- **WRITTEN TASK**
Reproduce all of the listing below without alteration.

- **DATA SECTION**

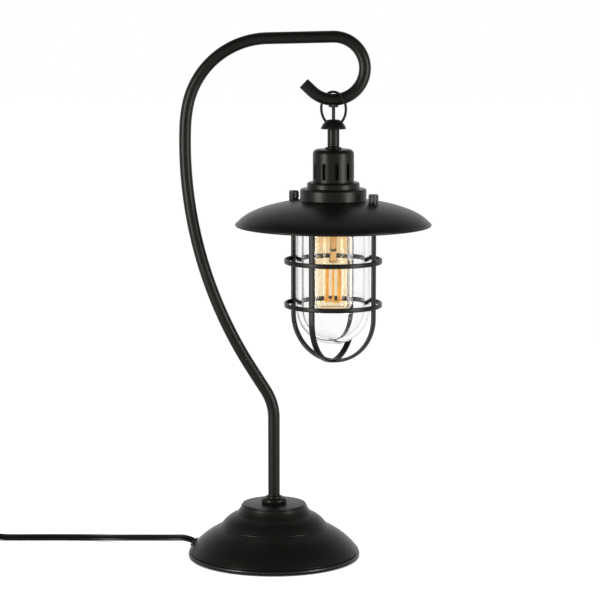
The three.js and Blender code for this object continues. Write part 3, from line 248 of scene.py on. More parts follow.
def grained(name, color, roughness, metallic=0.0, specular=0.5, **grain):
    """A finish whose colour, roughness and normal come through the grain group."""
    finish, shader = new_finish(name, color, roughness, metallic, specular)
    tree = finish.node_tree
    group = tree.nodes.new("ShaderNodeGroup")
    group.node_tree = GRAIN
    preset(group, Color=(*color, 1), Roughness=roughness,
           **{label.title(): value for label, value in grain.items()})
    link(tree, (group, "Color", shader, "Base Color"), (group, "Roughness", shader, "Roughness"),
         (group, "Normal", shader, "Normal"))
    return finish


cord_jacket = grained("cord_jacket", (0.003, 0.003, 0.003), 0.3, specular=0.14, variation=0.15,
                      roughness_spread=0.08, grain_scale=900.0, grain_depth=0.05)
coil = coil_line(32)
to_plug = [coil[-1] + Vector((x, 0, z)) for x, z in ((7.3, 0), (9.5, -0.9), (11.8, -2.5), (14, -2.5), (21, -2.5))]
route = through(LEAD + THROUGH_SWITCH + TAIL, 4) + coil + to_plug
cord_outline = twin_section(9)
cord = piece("cord", *sweep(route, cord_outline), cord_jacket)
settle(cord, "stand", "cord_jacket", "cord_lead", "cord_tail", "cord_coil", "cord_end")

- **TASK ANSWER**
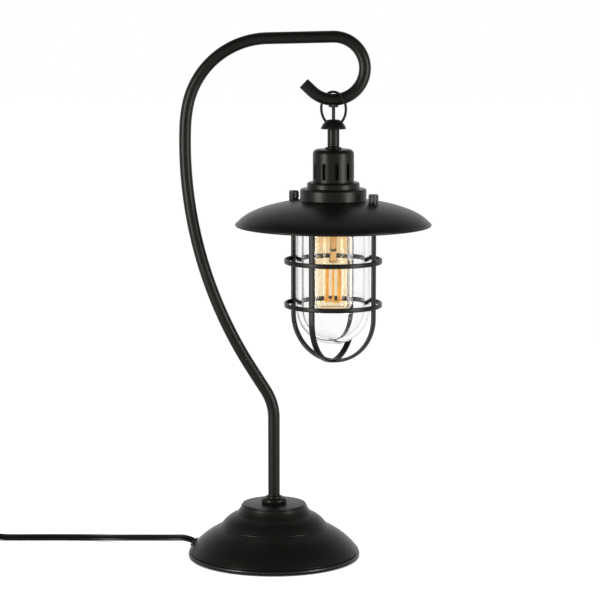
The three.js and Blender code for this object continues. Write part 3, from line 248 of scene.py on. More parts follow.
def grained(name, color, roughness, metallic=0.0, specular=0.5, **grain):
    """A finish whose colour, roughness and normal come through the grain group."""
    finish, shader = new_finish(name, color, roughness, metallic, specular)
    tree = finish.node_tree
    group = tree.nodes.new("ShaderNodeGroup")
    group.node_tree = GRAIN
    preset(group, Color=(*color, 1), Roughness=roughness,
           **{label.title(): value for label, value in grain.items()})
    link(tree, (group, "Color", shader, "Base Color"), (group, "Roughness", shader, "Roughness"),
         (group, "Normal", shader, "Normal"))
    return finish


cord_jacket = grained("cord_jacket", (0.003, 0.003, 0.003), 0.3, specular=0.14, variation=0.15,
                      roughness_spread=0.08, grain_scale=900.0, grain_depth=0.05)
coil = coil_line(32)
to_plug = [coil[-1] + Vector((x, 0, z)) for x, z in ((7.3, 0), (9.5, -0.9), (11.8, -2.5), (14, -2.5), (21, -2.5))]
route = through(LEAD + THROUGH_SWITCH + TAIL, 4) + coil + to_plug
cord_outline = twin_section(9)
cord = piece("cord", *sweep(route, cord_outline), cord_jacket)
settle(cord, "stand", "cord_jacket", "cord_lead", "cord_tail", "cord_coil", "cord_end")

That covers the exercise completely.